AutoML

In this tutorial you learn how to implement autoML (automated machine learning) using Trains.

To demonstrate autoML, we create a parameter search. We automate the execution of an experiment with different hyperparameter values by using another Python script to clone (make copies) of that experiment, set different hyperparameter values in each clone, and enqueue the cloned tasks to run.

We use two Python scripts which are in the trains repository examples/automl directory:

  • automl_base_template_keras_simple.py - A simple deep learning MNIST solution using Keras and TensorBoard. This script creates an experiment named Keras AutoML base. This is the experiment that is cloned. Its hyperparameter values will be set by the other Task. Therefore, we refer to it as the "base" Task or "base" experiment.
  • automl_random_search_example.py - A Python script designed to clone Keras AutoML base, set the hyperparameters in the clone, and enqueue the clone to run.

Prerequisites

Step 1. The base Task script

In this tutorial's autoML example, the script for our base Task (automl_base_template_keras_simple.py) requires a hyperparameter dictionary and that dictionary must be connected to the Task. Call the Task.connect() method to connect the dictionary to the Task.

args = {'batch_size': 128,
        'epochs': 6,
        'layer_1': 512,
        'layer_2': 512,
        'layer_3': 10,
        'layer_4': 512,
        }
args = task.connect(args)

Step 2. Run base Task script

In your local trains repository, examples directory, run the script.

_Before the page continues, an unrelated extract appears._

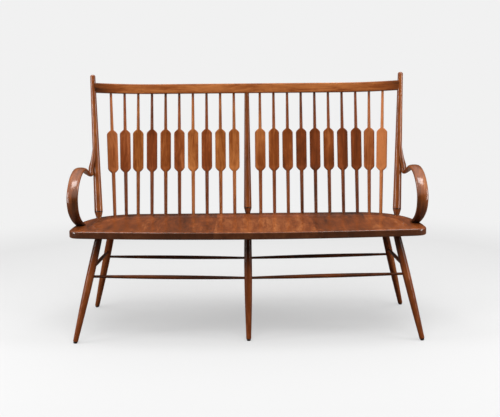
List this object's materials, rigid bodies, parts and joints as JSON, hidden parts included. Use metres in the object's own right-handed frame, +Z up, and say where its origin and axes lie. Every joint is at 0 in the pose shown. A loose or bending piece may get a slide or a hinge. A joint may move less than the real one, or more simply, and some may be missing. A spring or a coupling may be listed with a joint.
{
  "type": "spindle-back settee",
  "caption": "Walnut settee with a saddled plank seat on raked turned legs, paddle spindles under a bent crest rail, and two bent arms.",
  "frame": {"origin": "on the floor, under the middle of the whole settee", "axes": "+X to the right seen from the front, along the seat; +Y from the seat's front edge to the back; +Z up"},
  "size_m": [1.4042, 0.5702, 1.0055],
  "materials": {
    "walnut": "glossy clear lacquer over reddish-brown walnut",
    "walnut_light": "glossy clear lacquer over an orange-brown board",
    "walnut_dark": "glossy clear lacquer over a dark brown board",
    "steel": "plain steel wood screws",
    "glide": "dark nail-on glide, dull"
  },
  "bodies": {
    "root": {"front_stretcher_left": "walnut", "rear_stretcher_left": "walnut", "front_stretcher_right": "walnut", "rear_stretcher_right": "walnut", "side_stretcher_left": "walnut", "side_stretcher_centre": "walnut", "side_stretcher_right": "walnut", "front_leg_left": "walnut", "front_glide_left": "glide", "rear_leg_left": "walnut", "rear_glide_left": "glide", "front_leg_centre": "walnut", "front_glide_centre": "glide", "rear_leg_centre": "walnut", "rear_glide_centre": "glide", "front_leg_right": "walnut", "front_glide_right": "glide", "rear_leg_right": "walnut", "rear_glide_right": "glide", "spindle_left_01": "walnut_light", "spindle_left_02": "walnut_light", "spindle_left_03": "walnut_dark", "spindle_left_04": "walnut_light", "spindle_left_05": "walnut", "spindle_left_06": "walnut", "spindle_left_07": "walnut_dark", "spindle_left_08": "walnut_light", "spindle_left_09": "walnut", "spindle_left_10": "walnut", "spindle_right_01": "walnut_light", "spindle_right_02": "walnut_light", "spindle_right_03": "walnut", "spindle_right_04": "walnut_dark", "spindle_right_05": "walnut_dark", "spindle_right_06": "walnut", "spindle_right_07": "walnut_dark", "spindle_right_08": "walnut_dark", "spindle_right_09": "walnut", "spindle_right_10": "walnut_light", "centre_post": "walnut", "crest_rail": "walnut_light", "outer_post_left": "walnut", "arm_left": "walnut", "arm_dowel_left": "walnut_dark", "arm_screw_left_1": "steel", "arm_screw_left_2": "steel", "outer_post_right": "walnut", "arm_right": "walnut", "arm_dowel_right": "walnut_dark", "arm_screw_right_1": "steel", "arm_screw_right_2": "steel", "seat": "walnut"}
  },
  "joints": []
}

python automl_base_template_keras_simple.py

After the script runs, the experiment Keras AutoML base exists in Trains.

Viewing the experiment

When the script runs, these hyperparameters will be available to you in the Trains Web-App, experiment details panel, HYPER PARAMETERS tab. For more information, see Experiment Details in the User Interface (Web-App) section.

Step 3. The parameter search script

First, in automl_random_search_example.py, we create a dictionary of hyperparameters that we will use for each clone of the experiment Keras AutoML base.

# define random search space,
# This is a simple random search
# (can be integrated with 'bayesian-optimization' 'hpbandster' etc.)
space = {
    'batch_size': lambda: sample([64, 96, 128, 160, 192], 1)[0],
    'layer_1': lambda: sample(range(128, 512, 32), 1)[0],
    'layer_2': lambda: sample(range(128, 512, 32), 1)[0],
}

# number of random samples to test from 'space'
total_number_of_experiments = 3

Get a reference to the Keras AutoML base experiment (which we added to Trains in the previous step) by calling the Task.get_task() method with the Task name and project name.

template_task = Task.get_task(project_name='examples', task_name='Keras AutoML base')

For each set of hyperparameters, call the Task.clone() method with a reference to Keras AutoML base. This creates a new experiment which is clone (copy) of Keras AutoML base.

for i in range(params['total_number_of_experiments']):
    # clone the template task into a new write enabled task (where we can change parameters)
    cloned_task = Task.clone(source_task=template_task,
                             name=template_task.name+' {}'.format(i), parent=template_task.id)

Using cloned_task which is a reference to the cloned experiment in Trains, call the Task.get_parameters() method to get a reference to the cloned experiment's hyperparameters and then call the Task.set_parameters() method to set them to new values.

    # get the original template parameters
    cloned_task_parameters = cloned_task.get_parameters()

    # override with random samples form grid
    for k in space.keys():
        cloned_task_parameters[k] = space[k]()

    # put back into the new cloned task
    cloned_task.set_parameters(cloned_task_parameters)
    print('Experiment {} set with parameters {}'.format(i, cloned_task_parameters))

Finally, use the Task.enqueue() method to enqueue the cloned Task to run.

    Task.enqueue(cloned_task.id, queue_name=execution_queue_name)

Step 4. Run the parameter search script

Run the automl_random_search_example.py script.

python automl_random_search_example.py

This creates experiments whose name is in the form Keras AutoML base.<Task Id>. For example, Keras AutoML base.60ab7c09993c34b57a51e99943c530072. Each clone runs with a difference set of hyperparameters from the dictionary created in parameter search script (see Step 4).